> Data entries

# # #

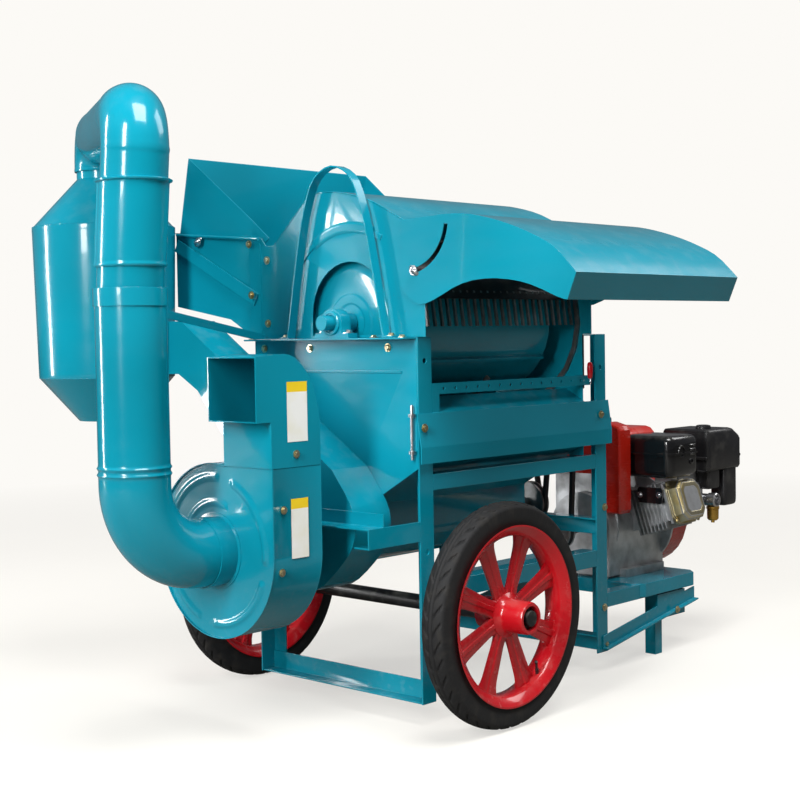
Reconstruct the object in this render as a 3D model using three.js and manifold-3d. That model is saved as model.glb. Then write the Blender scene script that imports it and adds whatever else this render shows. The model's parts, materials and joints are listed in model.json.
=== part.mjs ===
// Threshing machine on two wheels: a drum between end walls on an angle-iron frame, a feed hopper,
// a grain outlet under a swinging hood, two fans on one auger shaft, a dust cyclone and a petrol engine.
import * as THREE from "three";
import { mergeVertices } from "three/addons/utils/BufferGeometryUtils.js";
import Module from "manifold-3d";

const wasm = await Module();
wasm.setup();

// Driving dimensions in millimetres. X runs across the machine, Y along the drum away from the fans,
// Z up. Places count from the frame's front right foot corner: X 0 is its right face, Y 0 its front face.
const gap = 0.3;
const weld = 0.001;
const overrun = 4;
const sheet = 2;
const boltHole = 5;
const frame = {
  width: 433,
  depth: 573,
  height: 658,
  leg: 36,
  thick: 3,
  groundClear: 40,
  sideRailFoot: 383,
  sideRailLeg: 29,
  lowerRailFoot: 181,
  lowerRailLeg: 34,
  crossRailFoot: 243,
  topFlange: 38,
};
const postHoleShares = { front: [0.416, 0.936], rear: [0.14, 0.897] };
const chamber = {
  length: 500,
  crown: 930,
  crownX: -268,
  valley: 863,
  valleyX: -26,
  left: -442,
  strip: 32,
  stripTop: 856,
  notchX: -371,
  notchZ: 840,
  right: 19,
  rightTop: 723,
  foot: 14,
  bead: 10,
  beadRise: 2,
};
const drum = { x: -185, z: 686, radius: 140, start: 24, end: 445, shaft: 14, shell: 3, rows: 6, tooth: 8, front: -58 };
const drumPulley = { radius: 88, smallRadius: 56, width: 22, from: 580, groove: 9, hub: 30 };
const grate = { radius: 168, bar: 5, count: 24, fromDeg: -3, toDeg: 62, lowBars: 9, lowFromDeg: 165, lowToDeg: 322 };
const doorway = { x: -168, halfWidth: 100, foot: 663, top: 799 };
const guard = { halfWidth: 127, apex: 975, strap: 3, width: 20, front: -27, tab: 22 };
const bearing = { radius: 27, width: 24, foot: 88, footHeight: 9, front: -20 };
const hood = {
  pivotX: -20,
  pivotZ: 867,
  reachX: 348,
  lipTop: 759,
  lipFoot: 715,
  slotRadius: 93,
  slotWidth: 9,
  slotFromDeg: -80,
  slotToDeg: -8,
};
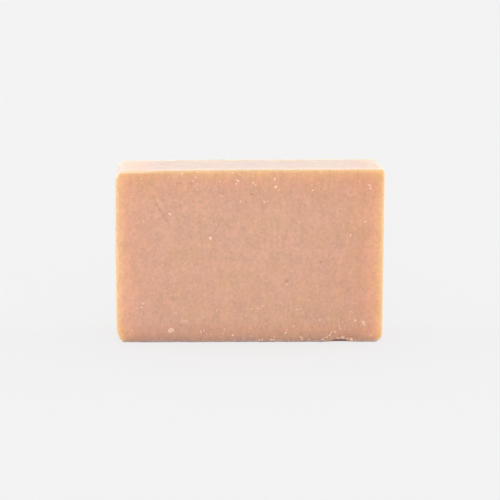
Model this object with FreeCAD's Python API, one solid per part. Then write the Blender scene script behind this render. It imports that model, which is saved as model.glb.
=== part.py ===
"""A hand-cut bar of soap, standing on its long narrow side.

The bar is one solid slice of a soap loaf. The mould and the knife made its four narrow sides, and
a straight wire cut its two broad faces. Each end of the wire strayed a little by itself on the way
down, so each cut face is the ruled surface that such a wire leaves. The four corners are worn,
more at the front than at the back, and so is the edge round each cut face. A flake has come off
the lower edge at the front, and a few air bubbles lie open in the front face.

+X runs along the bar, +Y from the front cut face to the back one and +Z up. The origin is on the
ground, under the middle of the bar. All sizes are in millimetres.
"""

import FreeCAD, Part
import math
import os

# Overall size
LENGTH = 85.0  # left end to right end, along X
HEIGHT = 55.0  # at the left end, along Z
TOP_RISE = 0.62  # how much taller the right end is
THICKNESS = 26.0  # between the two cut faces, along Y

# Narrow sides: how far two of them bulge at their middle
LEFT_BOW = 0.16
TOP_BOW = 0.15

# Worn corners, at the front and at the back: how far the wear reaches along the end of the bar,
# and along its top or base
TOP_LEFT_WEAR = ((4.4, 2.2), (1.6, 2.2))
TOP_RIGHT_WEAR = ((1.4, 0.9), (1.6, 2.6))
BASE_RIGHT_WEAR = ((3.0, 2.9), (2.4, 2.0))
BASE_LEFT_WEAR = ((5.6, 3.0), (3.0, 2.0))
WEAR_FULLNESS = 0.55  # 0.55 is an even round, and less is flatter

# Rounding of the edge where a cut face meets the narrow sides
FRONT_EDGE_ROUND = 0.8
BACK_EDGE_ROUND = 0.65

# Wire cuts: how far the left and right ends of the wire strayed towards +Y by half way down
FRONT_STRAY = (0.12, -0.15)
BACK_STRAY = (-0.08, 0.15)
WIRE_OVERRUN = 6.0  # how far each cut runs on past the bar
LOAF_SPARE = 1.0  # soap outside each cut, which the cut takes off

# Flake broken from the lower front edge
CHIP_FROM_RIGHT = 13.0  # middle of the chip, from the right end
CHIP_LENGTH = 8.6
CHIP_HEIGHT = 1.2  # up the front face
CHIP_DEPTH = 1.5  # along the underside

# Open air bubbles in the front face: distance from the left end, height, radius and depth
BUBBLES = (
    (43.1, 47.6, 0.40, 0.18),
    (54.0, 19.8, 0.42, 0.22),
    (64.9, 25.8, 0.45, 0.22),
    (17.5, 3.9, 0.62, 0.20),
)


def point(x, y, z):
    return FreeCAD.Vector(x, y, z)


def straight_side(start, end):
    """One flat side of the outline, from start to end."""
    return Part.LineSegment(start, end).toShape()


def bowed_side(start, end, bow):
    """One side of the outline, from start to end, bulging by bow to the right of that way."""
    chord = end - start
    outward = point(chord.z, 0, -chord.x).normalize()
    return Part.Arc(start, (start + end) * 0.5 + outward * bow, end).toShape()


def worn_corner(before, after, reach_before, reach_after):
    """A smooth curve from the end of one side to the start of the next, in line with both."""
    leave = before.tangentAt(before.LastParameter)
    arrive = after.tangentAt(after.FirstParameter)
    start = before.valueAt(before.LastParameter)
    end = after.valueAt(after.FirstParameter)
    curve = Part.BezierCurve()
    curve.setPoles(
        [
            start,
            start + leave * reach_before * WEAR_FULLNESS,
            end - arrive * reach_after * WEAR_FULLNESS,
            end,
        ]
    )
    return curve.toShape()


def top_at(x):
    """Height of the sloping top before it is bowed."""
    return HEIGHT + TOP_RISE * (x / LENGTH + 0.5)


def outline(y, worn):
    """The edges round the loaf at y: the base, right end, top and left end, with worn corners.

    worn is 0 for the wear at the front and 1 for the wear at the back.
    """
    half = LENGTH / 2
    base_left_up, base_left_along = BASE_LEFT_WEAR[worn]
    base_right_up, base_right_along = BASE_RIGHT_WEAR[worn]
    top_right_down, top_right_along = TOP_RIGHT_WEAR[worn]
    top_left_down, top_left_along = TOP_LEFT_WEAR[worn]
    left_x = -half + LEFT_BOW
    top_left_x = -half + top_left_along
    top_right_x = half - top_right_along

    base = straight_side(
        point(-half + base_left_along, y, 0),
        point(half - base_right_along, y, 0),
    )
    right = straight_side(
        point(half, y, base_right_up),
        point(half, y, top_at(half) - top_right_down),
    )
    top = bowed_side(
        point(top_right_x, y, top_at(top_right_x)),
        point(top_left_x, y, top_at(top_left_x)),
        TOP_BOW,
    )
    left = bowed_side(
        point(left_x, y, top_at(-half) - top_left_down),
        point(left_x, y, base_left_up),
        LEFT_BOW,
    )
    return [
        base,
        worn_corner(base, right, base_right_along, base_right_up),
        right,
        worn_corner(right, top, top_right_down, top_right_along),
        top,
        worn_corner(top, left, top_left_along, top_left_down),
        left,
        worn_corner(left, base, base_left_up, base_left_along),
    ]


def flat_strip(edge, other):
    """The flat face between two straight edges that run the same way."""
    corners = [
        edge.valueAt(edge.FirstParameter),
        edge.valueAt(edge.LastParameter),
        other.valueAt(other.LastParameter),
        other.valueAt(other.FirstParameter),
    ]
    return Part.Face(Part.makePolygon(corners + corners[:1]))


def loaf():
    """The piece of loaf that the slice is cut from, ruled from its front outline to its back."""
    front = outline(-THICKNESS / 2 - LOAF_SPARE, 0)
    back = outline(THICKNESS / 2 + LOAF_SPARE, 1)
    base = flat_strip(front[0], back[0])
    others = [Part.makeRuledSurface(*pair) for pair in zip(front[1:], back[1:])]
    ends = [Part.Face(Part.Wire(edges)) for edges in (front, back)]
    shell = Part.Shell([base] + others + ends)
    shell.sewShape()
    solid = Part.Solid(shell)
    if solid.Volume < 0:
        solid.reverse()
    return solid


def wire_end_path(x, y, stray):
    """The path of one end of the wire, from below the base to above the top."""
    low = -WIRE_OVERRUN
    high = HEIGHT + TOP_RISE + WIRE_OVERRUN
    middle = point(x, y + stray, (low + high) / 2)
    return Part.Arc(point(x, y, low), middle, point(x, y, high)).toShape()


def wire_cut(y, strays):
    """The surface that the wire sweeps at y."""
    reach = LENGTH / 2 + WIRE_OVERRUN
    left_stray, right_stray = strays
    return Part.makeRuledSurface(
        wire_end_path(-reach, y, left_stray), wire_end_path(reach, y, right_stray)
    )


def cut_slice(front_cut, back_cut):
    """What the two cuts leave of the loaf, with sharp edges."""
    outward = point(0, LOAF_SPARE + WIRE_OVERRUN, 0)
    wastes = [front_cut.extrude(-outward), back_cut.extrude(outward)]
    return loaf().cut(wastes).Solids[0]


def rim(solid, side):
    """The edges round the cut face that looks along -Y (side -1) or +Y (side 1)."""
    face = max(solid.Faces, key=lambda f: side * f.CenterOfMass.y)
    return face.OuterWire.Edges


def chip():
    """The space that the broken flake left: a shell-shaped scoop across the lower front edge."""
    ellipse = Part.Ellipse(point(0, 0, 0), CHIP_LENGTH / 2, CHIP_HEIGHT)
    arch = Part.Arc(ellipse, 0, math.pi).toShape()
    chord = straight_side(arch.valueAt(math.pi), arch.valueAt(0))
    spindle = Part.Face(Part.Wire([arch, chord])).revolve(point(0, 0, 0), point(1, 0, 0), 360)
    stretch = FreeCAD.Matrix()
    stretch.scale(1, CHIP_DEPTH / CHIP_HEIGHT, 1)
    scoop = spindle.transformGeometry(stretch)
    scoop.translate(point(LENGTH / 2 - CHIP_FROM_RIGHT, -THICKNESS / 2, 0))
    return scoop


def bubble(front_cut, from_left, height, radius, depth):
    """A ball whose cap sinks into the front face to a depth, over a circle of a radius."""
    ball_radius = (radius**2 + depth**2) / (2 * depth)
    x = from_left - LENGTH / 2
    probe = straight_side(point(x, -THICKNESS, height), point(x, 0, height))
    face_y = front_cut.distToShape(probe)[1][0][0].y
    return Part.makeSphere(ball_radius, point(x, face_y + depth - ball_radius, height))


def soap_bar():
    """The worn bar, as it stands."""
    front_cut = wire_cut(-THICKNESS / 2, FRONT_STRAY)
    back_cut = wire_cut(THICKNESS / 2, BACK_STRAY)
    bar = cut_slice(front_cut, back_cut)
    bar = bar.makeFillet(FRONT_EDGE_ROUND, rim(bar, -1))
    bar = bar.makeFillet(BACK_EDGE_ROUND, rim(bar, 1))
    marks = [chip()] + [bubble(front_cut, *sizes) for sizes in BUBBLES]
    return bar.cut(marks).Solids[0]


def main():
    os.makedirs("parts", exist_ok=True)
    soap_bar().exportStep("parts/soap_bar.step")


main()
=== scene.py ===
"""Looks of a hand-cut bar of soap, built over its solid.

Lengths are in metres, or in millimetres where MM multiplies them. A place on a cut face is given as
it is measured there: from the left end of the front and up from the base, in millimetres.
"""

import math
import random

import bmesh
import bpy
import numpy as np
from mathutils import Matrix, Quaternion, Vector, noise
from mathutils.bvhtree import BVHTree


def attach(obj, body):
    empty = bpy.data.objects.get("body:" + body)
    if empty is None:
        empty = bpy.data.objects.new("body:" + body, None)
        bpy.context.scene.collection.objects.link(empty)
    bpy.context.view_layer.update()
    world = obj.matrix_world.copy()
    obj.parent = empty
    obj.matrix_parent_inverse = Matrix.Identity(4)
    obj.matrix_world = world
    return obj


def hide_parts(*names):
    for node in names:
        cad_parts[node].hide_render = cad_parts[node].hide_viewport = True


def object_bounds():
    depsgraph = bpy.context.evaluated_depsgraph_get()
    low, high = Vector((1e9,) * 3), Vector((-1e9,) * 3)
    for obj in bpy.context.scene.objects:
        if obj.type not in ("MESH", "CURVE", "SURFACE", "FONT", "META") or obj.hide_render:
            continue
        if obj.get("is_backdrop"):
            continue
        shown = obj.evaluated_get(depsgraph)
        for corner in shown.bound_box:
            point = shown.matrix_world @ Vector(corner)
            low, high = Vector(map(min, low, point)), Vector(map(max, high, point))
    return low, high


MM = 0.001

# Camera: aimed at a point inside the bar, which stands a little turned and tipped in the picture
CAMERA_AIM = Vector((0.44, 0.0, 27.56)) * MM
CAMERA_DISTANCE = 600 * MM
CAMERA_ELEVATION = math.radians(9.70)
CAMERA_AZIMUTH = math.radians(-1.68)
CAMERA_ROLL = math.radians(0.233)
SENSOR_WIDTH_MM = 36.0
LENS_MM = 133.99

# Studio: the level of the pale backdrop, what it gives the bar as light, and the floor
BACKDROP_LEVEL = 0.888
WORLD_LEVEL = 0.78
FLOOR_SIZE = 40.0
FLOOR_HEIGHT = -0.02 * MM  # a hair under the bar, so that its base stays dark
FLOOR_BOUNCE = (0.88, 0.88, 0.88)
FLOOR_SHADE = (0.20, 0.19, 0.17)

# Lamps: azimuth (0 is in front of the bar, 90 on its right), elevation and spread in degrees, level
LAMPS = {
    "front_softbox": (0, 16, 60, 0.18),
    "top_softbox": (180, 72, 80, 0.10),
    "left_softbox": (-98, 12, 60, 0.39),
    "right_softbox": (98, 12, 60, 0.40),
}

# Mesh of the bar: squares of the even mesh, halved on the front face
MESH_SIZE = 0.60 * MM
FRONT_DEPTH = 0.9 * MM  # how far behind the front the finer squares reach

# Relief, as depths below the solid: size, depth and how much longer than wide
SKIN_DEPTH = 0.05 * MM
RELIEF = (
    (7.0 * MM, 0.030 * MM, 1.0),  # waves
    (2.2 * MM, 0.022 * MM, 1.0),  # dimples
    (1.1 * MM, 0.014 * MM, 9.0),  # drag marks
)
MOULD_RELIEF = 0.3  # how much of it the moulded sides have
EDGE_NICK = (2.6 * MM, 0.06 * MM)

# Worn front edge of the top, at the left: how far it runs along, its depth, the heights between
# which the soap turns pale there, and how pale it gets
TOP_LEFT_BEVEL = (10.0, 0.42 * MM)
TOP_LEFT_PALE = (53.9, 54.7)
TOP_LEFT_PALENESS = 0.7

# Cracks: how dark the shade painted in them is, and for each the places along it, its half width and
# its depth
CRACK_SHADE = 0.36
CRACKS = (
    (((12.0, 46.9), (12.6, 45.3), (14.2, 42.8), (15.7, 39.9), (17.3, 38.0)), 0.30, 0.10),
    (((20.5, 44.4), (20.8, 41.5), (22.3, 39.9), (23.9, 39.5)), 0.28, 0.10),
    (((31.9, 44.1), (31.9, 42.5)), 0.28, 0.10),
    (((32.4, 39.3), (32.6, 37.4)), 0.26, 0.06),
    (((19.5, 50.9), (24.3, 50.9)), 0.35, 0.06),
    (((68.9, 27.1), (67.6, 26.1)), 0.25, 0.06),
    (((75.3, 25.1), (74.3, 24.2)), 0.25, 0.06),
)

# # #

> Problem
Of the lines above, extract only those from the line with "Model this object" to the line with "THICKNESS = 26.0", both included, exactly as written.

> Worked answer
Model this object with FreeCAD's Python API, one solid per part. Then write the Blender scene script behind this render. It imports that model, which is saved as model.glb.
=== part.py ===
"""A hand-cut bar of soap, standing on its long narrow side.

The bar is one solid slice of a soap loaf. The mould and the knife made its four narrow sides, and
a straight wire cut its two broad faces. Each end of the wire strayed a little by itself on the way
down, so each cut face is the ruled surface that such a wire leaves. The four corners are worn,
more at the front than at the back, and so is the edge round each cut face. A flake has come off
the lower edge at the front, and a few air bubbles lie open in the front face.

+X runs along the bar, +Y from the front cut face to the back one and +Z up. The origin is on the
ground, under the middle of the bar. All sizes are in millimetres.
"""

import FreeCAD, Part
import math
import os

# Overall size
LENGTH = 85.0  # left end to right end, along X
HEIGHT = 55.0  # at the left end, along Z
TOP_RISE = 0.62  # how much taller the right end is
THICKNESS = 26.0  # between the two cut faces, along Y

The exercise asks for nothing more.